I wasn’t planning on buying a dynamo hub for the Brompton until Autumn. That was until I noticed that the 2011 version of the Shimano hub/wheel is more expensive than the 2010 version (despite being the same). This is most likely due to the fact that Brompton fix the prices of their components to a certain extent, so any price differences generated by things like inflation and currency fluctuations appears as one price hike at the end of the year. For the complete wheel this resulted in an increase from around £68 for the Shimano dynamo hub wheel to around £80. Most sites had already increased their prices, but I found a site I hadn’t used before; Bicycle Magic (Price has since increased here too). It took a bit to dispatch, but otherwise my experience with the new supplier was positive.

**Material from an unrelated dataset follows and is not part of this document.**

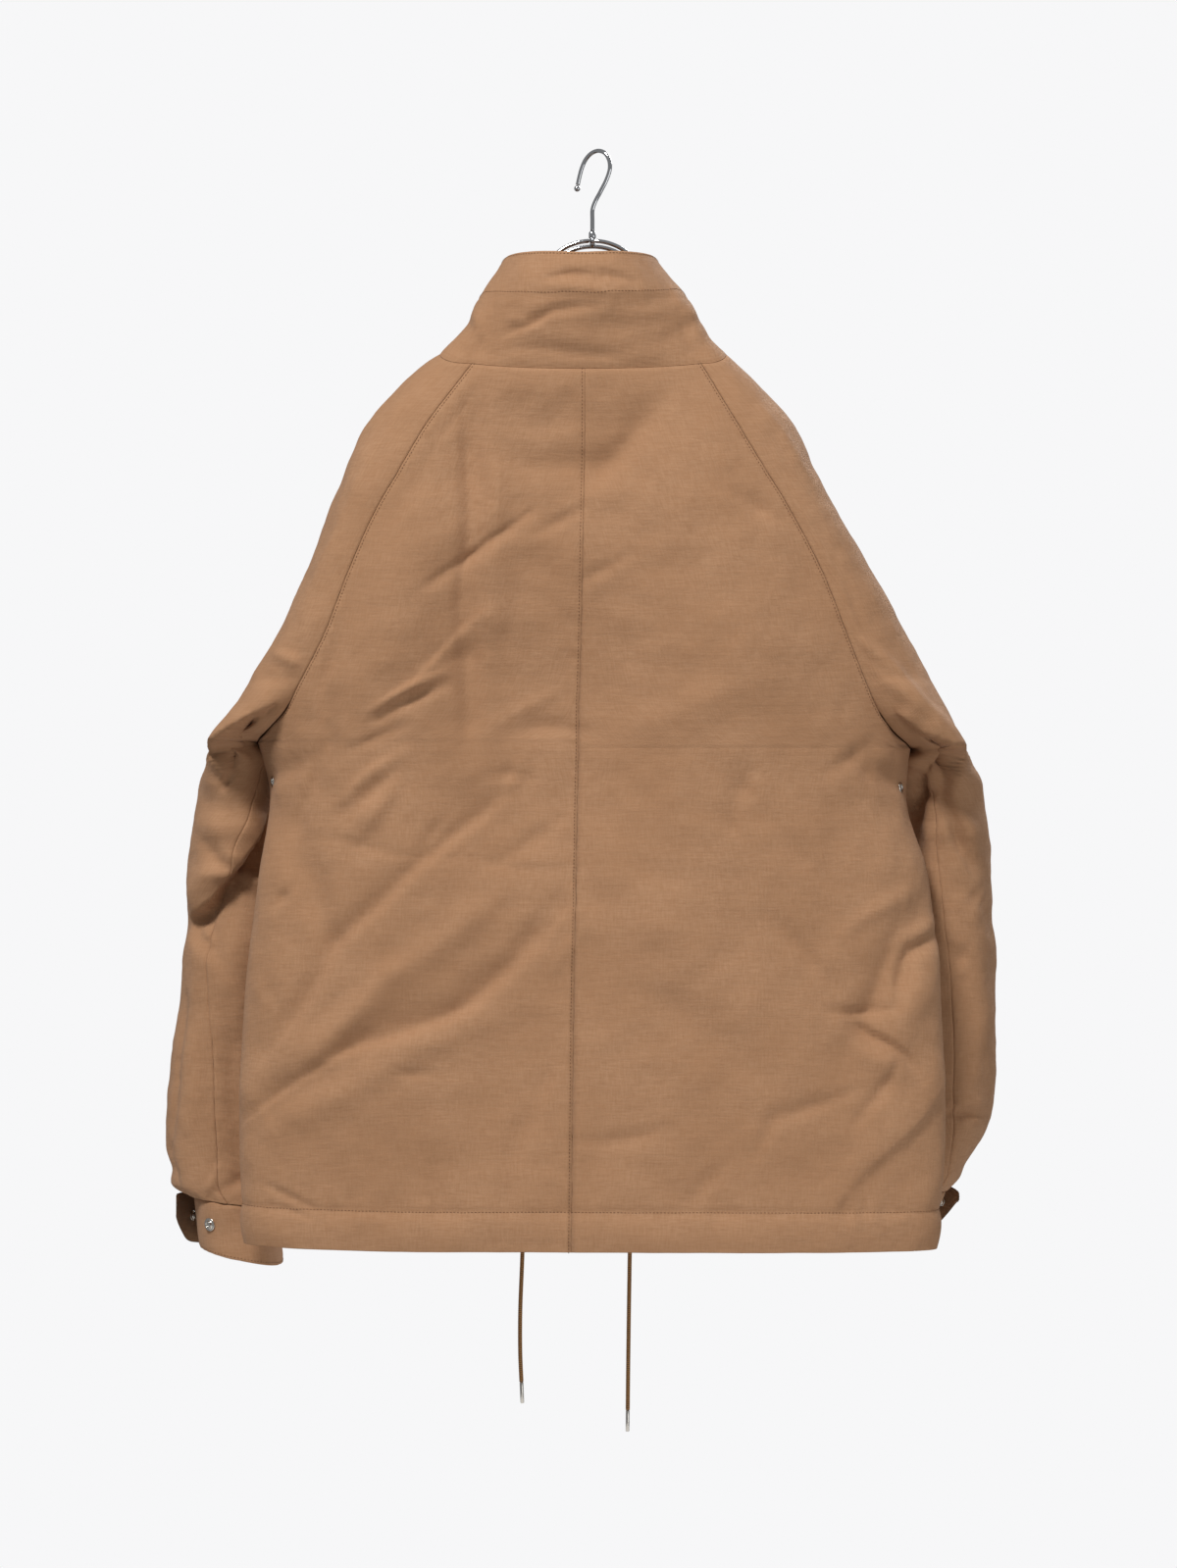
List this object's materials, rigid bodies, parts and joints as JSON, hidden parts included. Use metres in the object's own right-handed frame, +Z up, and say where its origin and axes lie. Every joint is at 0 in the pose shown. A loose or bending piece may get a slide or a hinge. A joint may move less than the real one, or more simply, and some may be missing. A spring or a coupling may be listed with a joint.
{
  "type": "field jacket on a hanger",
  "caption": "Hip-length cotton jacket with raglan sleeves, a tall stand collar, snap closure, strapped cuffs and a hem drawcord, on a wire hanger.",
  "frame": {"origin": "the underside of the hanger hook's top, where the rail carries it", "axes": "+Z up; -Y out of the jacket's back, towards the camera; +X to the right as the back is looked at"},
  "size_m": [0.7, 0.2108, 1.0748],
  "materials": {
    "cotton": "matt plain weave",
    "strap_cotton": "matt, darker underside",
    "cord": "two-tone braid",
    "snap_metal": "polished nickel",
    "hanger_chrome": "polished"
  },
  "bodies": {
    "root": {"back_left": "cotton", "back_right": "cotton", "front_left": "cotton", "front_right": "cotton", "sleeve_left": "cotton", "sleeve_right": "cotton", "cuff_left": "cotton", "cuff_right": "cotton", "collar": "cotton", "collar_placket": "cotton", "front_placket": "cotton", "cuff_tab_left": "strap_cotton", "cuff_tab_right": "strap_cotton", "cord_left": "cord", "cord_right": "cord", "cord_tip_left": "snap_metal", "cord_tip_right": "snap_metal", "hem_eyelet_left": "snap_metal", "hem_eyelet_right": "snap_metal", "vent_eyelet_left": "snap_metal", "vent_eyelet_right": "snap_metal", "cuff_stud_left": "snap_metal", "cuff_stud_right": "snap_metal", "cuff_socket_left": "snap_metal", "cuff_socket_right": "snap_metal", "front_snap_1": "snap_metal", "front_snap_2": "snap_metal", "front_snap_3": "snap_metal", "front_snap_4": "snap_metal", "front_snap_5": "snap_metal", "collar_snap": "snap_metal", "hanger_hook": "hanger_chrome", "hanger_ball": "hanger_chrome", "hanger_nut": "hanger_chrome", "hanger_bar": "hanger_chrome", "hanger_frame": "hanger_chrome"}
  },
  "joints": []
}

I decided that I would run the B&M Lumotec Lyt which was previously attached to the Yuba Mundo with my new hub dynamo; the light will always be on when the bike is moving because it is the un-switched bottle dynamo version, but this won’t be a problem now I know that the drag from hub dynamos is effectively imperceptible even under load. The fact that the light is LED-based means that its operational lifespan is greater than mine, so I don’t have to worry about burning it out. Before autumn I will acquire a new light for the Yuba, or an improved one for the Brompton depending on the state of my finances (I’d love to try a 60 lux Cyo).
The replacement front wheel is functional, the hub isn’t particularly pretty like the polished hub shells from Sturmey-Archer. If you are particularly wealthy, Brompton also offer a SON hub dynamo option (also in super-light, for weight-weenies), which has the advantage of improved efficiency and increased prettiness.
The wheel fixes into the fork using an allen bolt held in place in a quick-release type configuration. The only benefit I can see in this arrangement is that it is easier to replace than a traditional axle if you accidentally strip the threads. Getting the Brompton tyres off the rim is challenging, but with a combination of brute force and swearing it can be done (Later on the same day I ended up replacing both tyres on both Beatrix and Tallulah Taboo’s Twenties too, making a total of 5 difficult tyre removal/replacements in one evening, I now have quite sore fingers).
The dynamo connections are similar to those used in the Sturmey-Archer hub (X-FDD), although the plug is a more sturdy looking two-piece affair this time. The wire connects to spade connectors on the front lamp, which in turn has spade connectors to power the rear light.
The bracket of the Lumotec Lyt positions the lamp in such a way that it interferes with the luggage block on the Brompton. I believe there are specialist Brompton brackets for some B&M lights specced by Brompton, such as their basic halogen lamp, or the top-of-the-range IQ Cyo. However, rather than forking out for a new bracket, I decided to gently adjust the existing one with a hammer. It turned out this still didn’t seem to be enough, so I decided to reverse the modified Lyt bracket and bolt it onto the original reflector bracket it replaced:
The result isn’t tremendously elegant but it works well and doesn’t interfere with the luggage block. The wire to the rear light was run along the front brake cable until it met the cable gatherer, which clips the front and rear brake cables and gear cable (or cables if you have a 6 speed).
From here I wound the rear light cable along the rear brake cable which ended at an ideal position to connect to the rear light.
On initial testing the arrangement works perfectly, with the lights coming on even at walking speed. In their current arrangement, the lights will always run when the bike is moving, but I can’t see this being much of a problem really, and may even be advantageous.
Following a Twitter discussion with As Easy As Riding A Bike, I made a video of the Brompton dynamo wheel (now with several thousand miles under its belt and a shiny Cyo T in place of the Lyt) being spun by hand. The resistance of a dynamo hub wheel when spun like this can be worrying, as it may seem like there is a lot of resistance. However, when backed by the weight of a human rider, this resistance is imperceptible when riding the bike. The dynamo hub definitely provides less resistance than the hub gear pawls do when coasting in third gear (those with an odometer should try coasting downhill on a Brompton or other small-wheeled bike in third and then first gear on a Sturmey Archer three-speed and see the difference).